> EXERCISE
Copy out the data below verbatim.
====== SOURCE MATERIAL ======
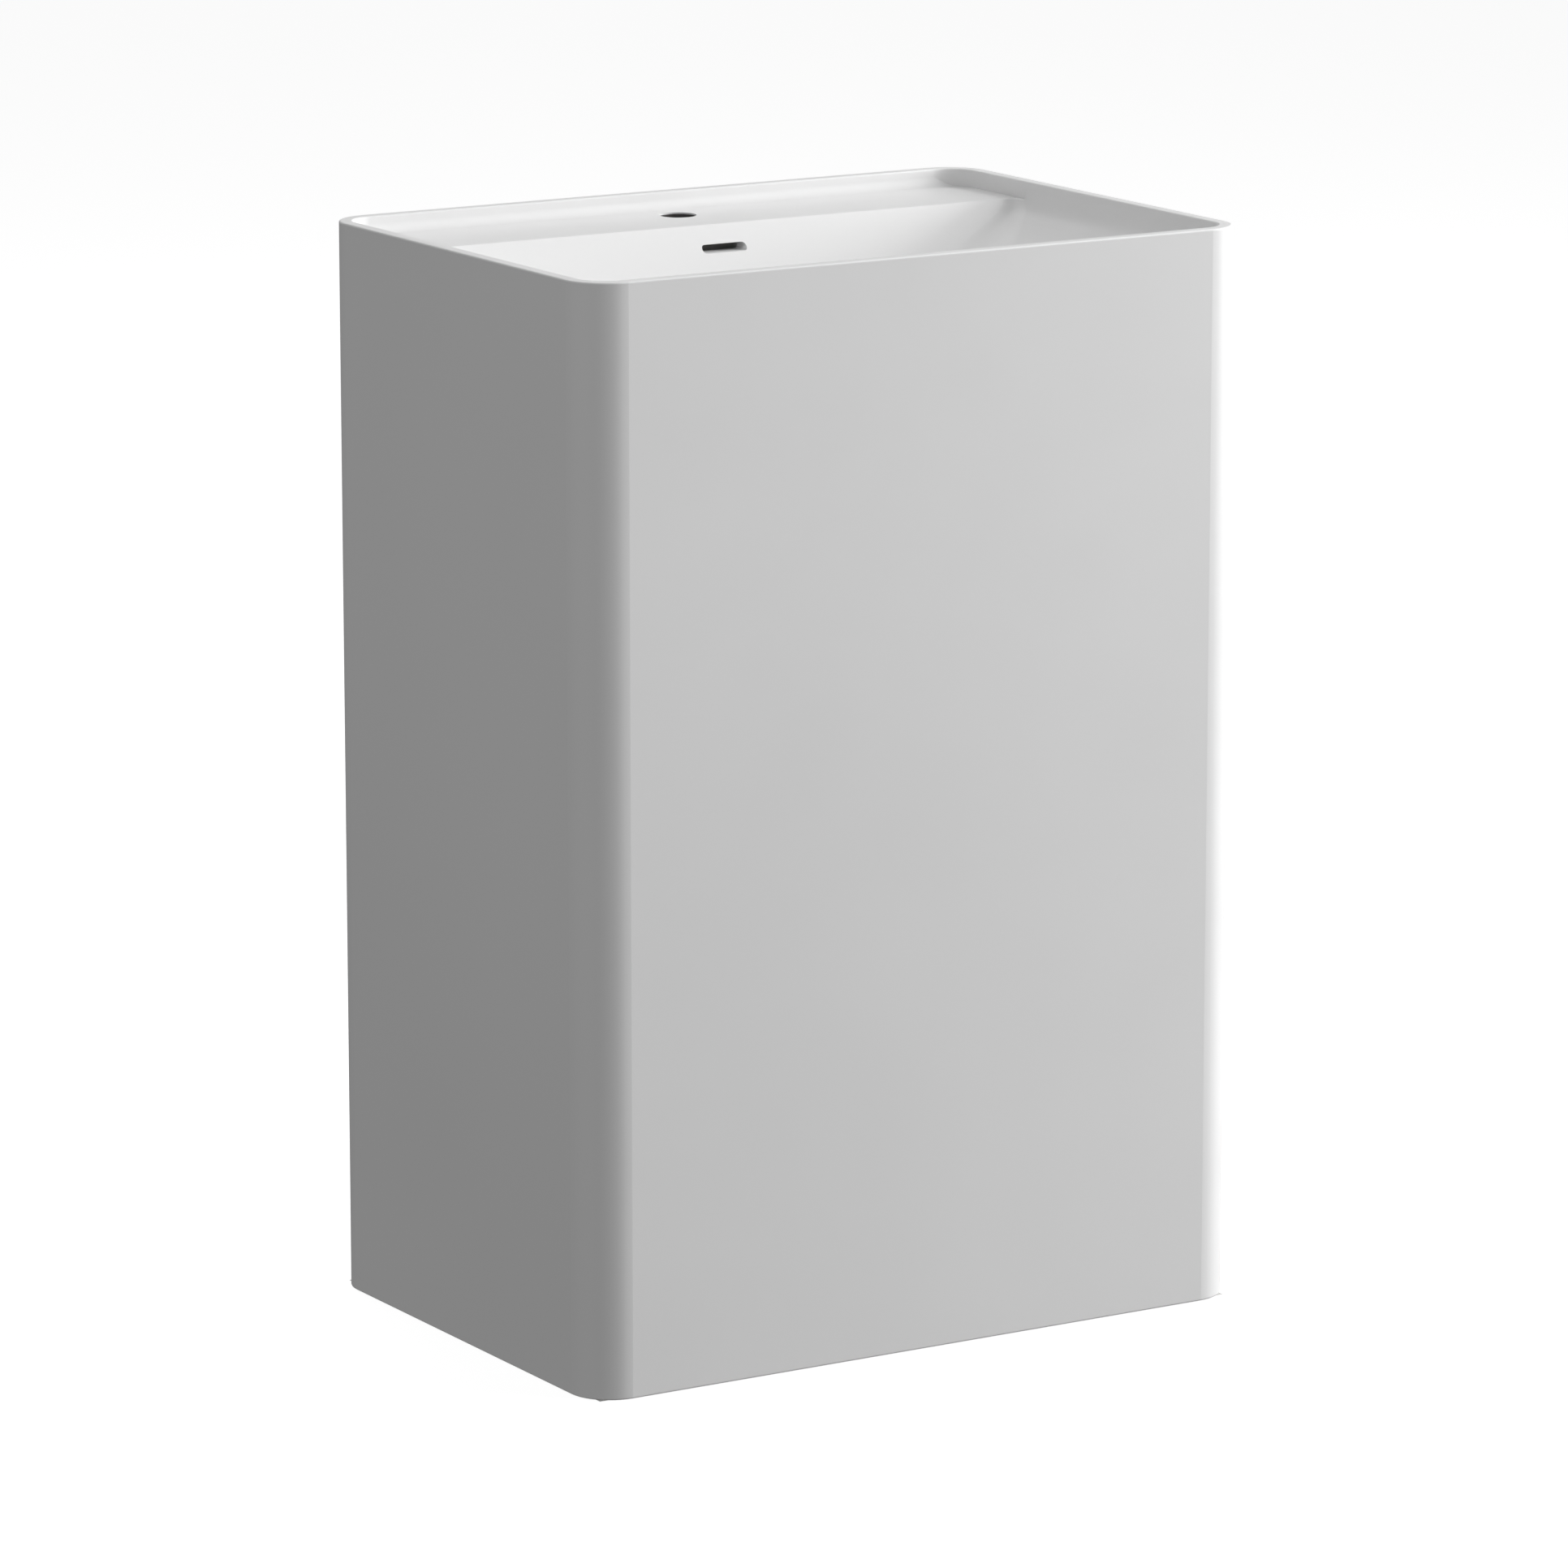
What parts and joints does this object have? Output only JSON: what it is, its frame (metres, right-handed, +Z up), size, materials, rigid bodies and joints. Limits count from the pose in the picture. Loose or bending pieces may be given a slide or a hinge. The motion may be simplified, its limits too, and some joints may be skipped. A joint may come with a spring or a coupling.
{
  "type": "pedestal sink",
  "caption": "Freestanding pedestal wash basin: a tall round-cornered column with a sloping rectangular bowl, tap ledge, overflow slot, pop-up drain and trap.",
  "frame": {"origin": "centre of the footprint on the floor", "axes": "+Z up, front faces -Y, the tap ledge and service opening are towards +Y, +X to the right seen from the front"},
  "size_m": [0.6, 0.418, 0.87],
  "materials": {
    "cast_stone": "matte, smooth",
    "chrome": "polished",
    "brass": "machined",
    "stainless": "brushed",
    "white_plastic": "satin moulded",
    "hose_plastic": "matte",
    "rubber": "matte"
  },
  "bodies": {
    "basin": {"pedestal_shell": "cast_stone", "basin_bowl": "cast_stone", "floor_bracket_left": "stainless", "floor_bracket_right": "stainless", "threaded_inserts": "brass", "bracket_bolts": "stainless", "bracket_washers": "stainless", "overflow_gasket": "rubber", "overflow_housing": "white_plastic", "overflow_hose": "hose_plastic", "hose_clips": "stainless", "drain_body": "chrome", "flange_gasket": "rubber", "lower_gasket": "rubber", "overflow_collar": "white_plastic", "collar_gasket": "rubber", "slip_washer": "white_plastic", "drain_lock_nut": "brass", "click_cartridge": "white_plastic", "click_spring": "stainless", "tailpiece": "chrome", "tailpiece_washer": "rubber", "tailpiece_nut": "brass"},
    "stopper": {"stopper_cap": "chrome", "stopper_seal": "rubber", "stopper_stem": "brass"},
    "trap": {"trap_bend": "white_plastic", "trap_inlet_washer": "rubber", "trap_inlet_nut": "white_plastic", "cleanout_seal": "rubber", "cleanout_plug": "white_plastic", "trap_union_washer": "rubber", "trap_union_nut": "white_plastic"},
    "elbow": {"trap_elbow": "white_plastic", "trap_outlet_washer": "rubber", "trap_outlet_nut": "white_plastic"},
    "wall_arm": {"trap_arm": "white_plastic"}
  },
  "joints": [
    {"name": "stopper_lift", "type": "slide", "parent": "basin", "child": "stopper", "axis": [0, 0, 1], "range_m": [0, 0.009], "deforming": ["click_spring"]},
    {"name": "trap_swivel", "type": "hinge", "parent": "basin", "child": "trap", "pos_m": [0, -0.053, 0.55], "axis": [0, 0, 1], "range_deg": [-15, 15]},
    {"name": "elbow_swivel", "type": "hinge", "parent": "trap", "child": "elbow", "pos_m": [0, 0.023, 0.53], "axis": [0, 0, 1], "range_deg": [-15, 15]},
    {"name": "arm_slide", "type": "slide", "parent": "elbow", "child": "wall_arm", "axis": [0, 1, 0], "range_m": [-0.005, 0.03]}
  ]
}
======
> FINISHED TASK
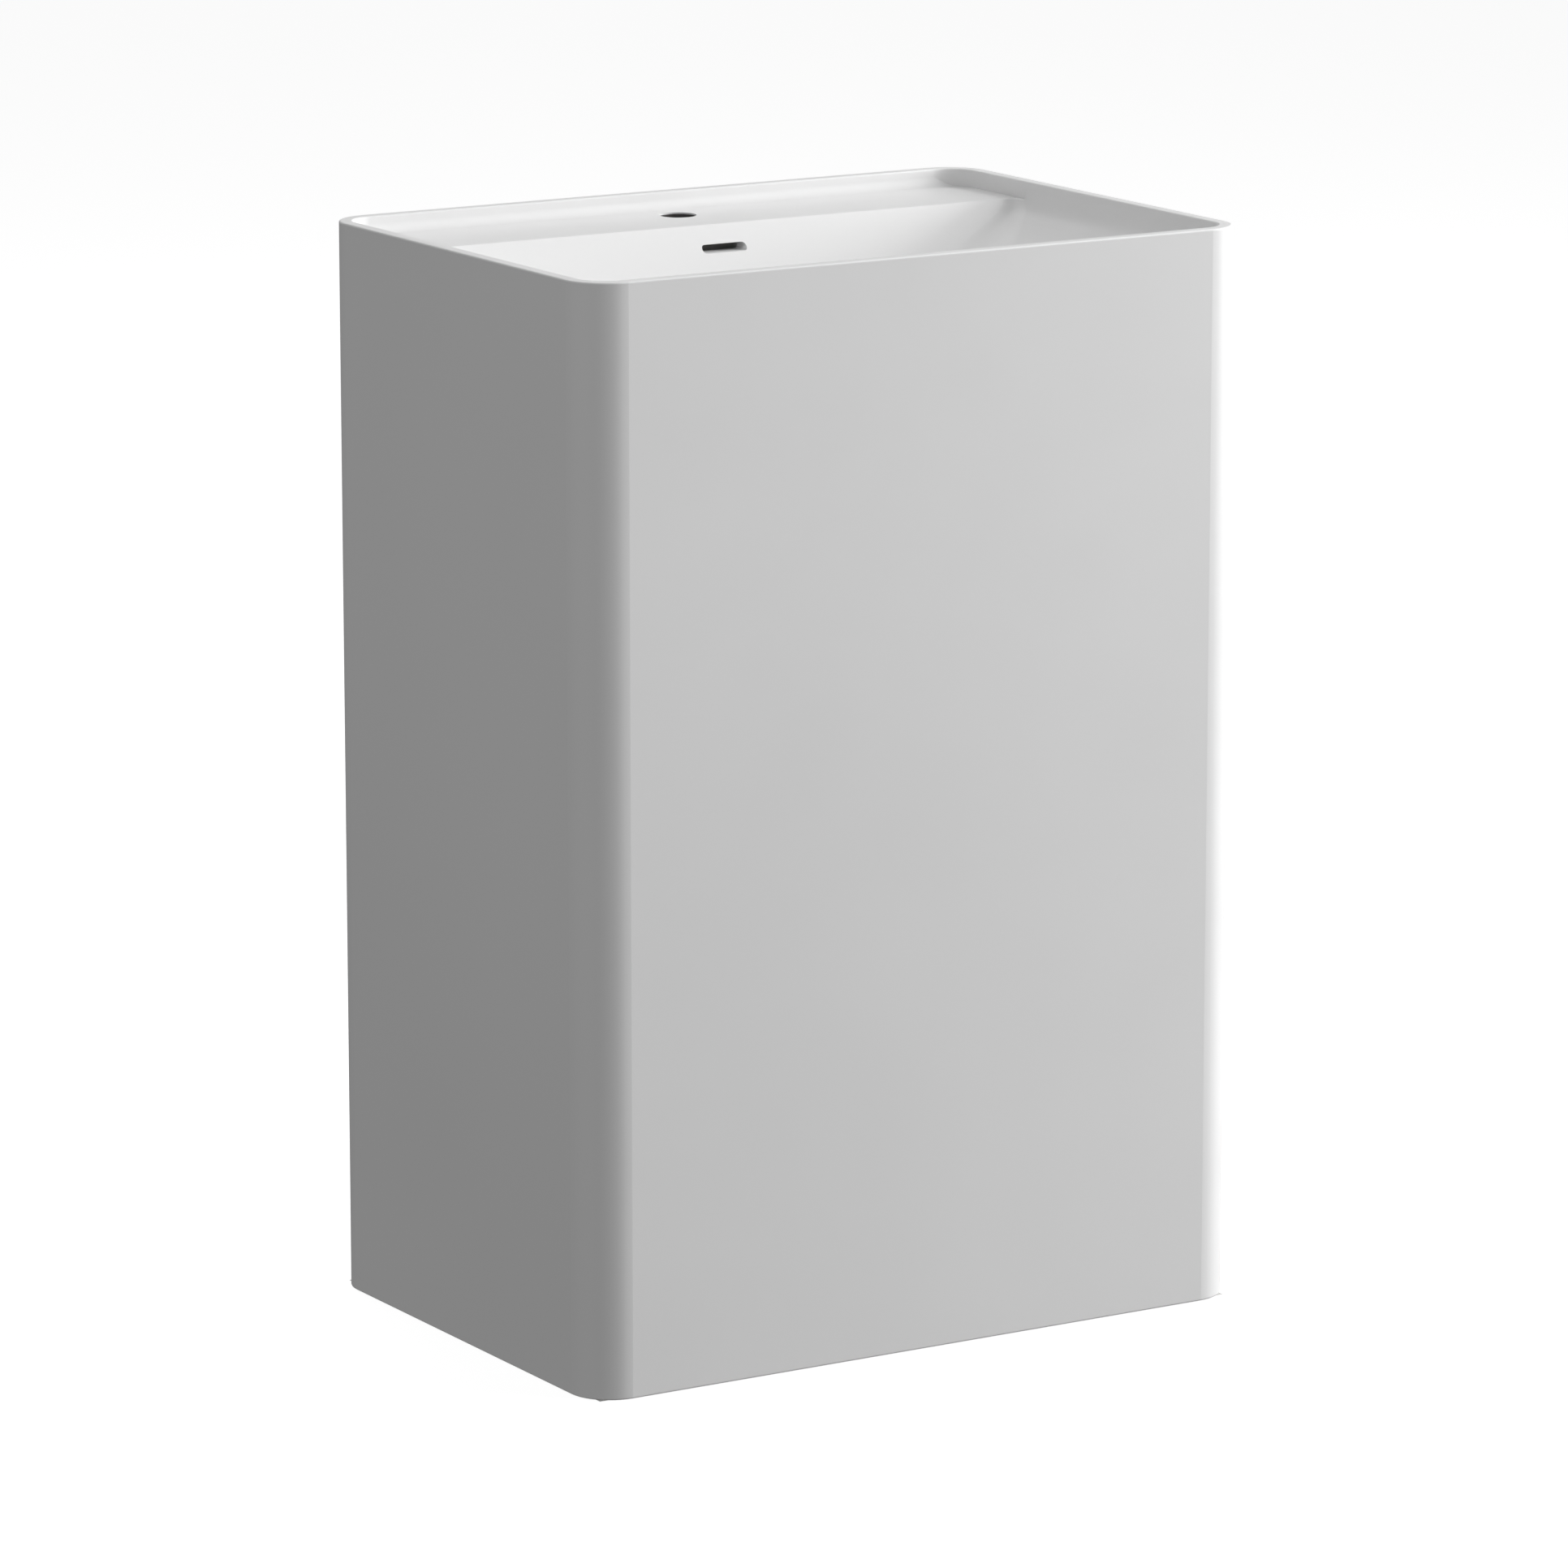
What parts and joints does this object have? Output only JSON: what it is, its frame (metres, right-handed, +Z up), size, materials, rigid bodies and joints. Limits count from the pose in the picture. Loose or bending pieces may be given a slide or a hinge. The motion may be simplified, its limits too, and some joints may be skipped. A joint may come with a spring or a coupling.
{
  "type": "pedestal sink",
  "caption": "Freestanding pedestal wash basin: a tall round-cornered column with a sloping rectangular bowl, tap ledge, overflow slot, pop-up drain and trap.",
  "frame": {"origin": "centre of the footprint on the floor", "axes": "+Z up, front faces -Y, the tap ledge and service opening are towards +Y, +X to the right seen from the front"},
  "size_m": [0.6, 0.418, 0.87],
  "materials": {
    "cast_stone": "matte, smooth",
    "chrome": "polished",
    "brass": "machined",
    "stainless": "brushed",
    "white_plastic": "satin moulded",
    "hose_plastic": "matte",
    "rubber": "matte"
  },
  "bodies": {
    "basin": {"pedestal_shell": "cast_stone", "basin_bowl": "cast_stone", "floor_bracket_left": "stainless", "floor_bracket_right": "stainless", "threaded_inserts": "brass", "bracket_bolts": "stainless", "bracket_washers": "stainless", "overflow_gasket": "rubber", "overflow_housing": "white_plastic", "overflow_hose": "hose_plastic", "hose_clips": "stainless", "drain_body": "chrome", "flange_gasket": "rubber", "lower_gasket": "rubber", "overflow_collar": "white_plastic", "collar_gasket": "rubber", "slip_washer": "white_plastic", "drain_lock_nut": "brass", "click_cartridge": "white_plastic", "click_spring": "stainless", "tailpiece": "chrome", "tailpiece_washer": "rubber", "tailpiece_nut": "brass"},
    "stopper": {"stopper_cap": "chrome", "stopper_seal": "rubber", "stopper_stem": "brass"},
    "trap": {"trap_bend": "white_plastic", "trap_inlet_washer": "rubber", "trap_inlet_nut": "white_plastic", "cleanout_seal": "rubber", "cleanout_plug": "white_plastic", "trap_union_washer": "rubber", "trap_union_nut": "white_plastic"},
    "elbow": {"trap_elbow": "white_plastic", "trap_outlet_washer": "rubber", "trap_outlet_nut": "white_plastic"},
    "wall_arm": {"trap_arm": "white_plastic"}
  },
  "joints": [
    {"name": "stopper_lift", "type": "slide", "parent": "basin", "child": "stopper", "axis": [0, 0, 1], "range_m": [0, 0.009], "deforming": ["click_spring"]},
    {"name": "trap_swivel", "type": "hinge", "parent": "basin", "child": "trap", "pos_m": [0, -0.053, 0.55], "axis": [0, 0, 1], "range_deg": [-15, 15]},
    {"name": "elbow_swivel", "type": "hinge", "parent": "trap", "child": "elbow", "pos_m": [0, 0.023, 0.53], "axis": [0, 0, 1], "range_deg": [-15, 15]},
    {"name": "arm_slide", "type": "slide", "parent": "elbow", "child": "wall_arm", "axis": [0, 1, 0], "range_m": [-0.005, 0.03]}
  ]
}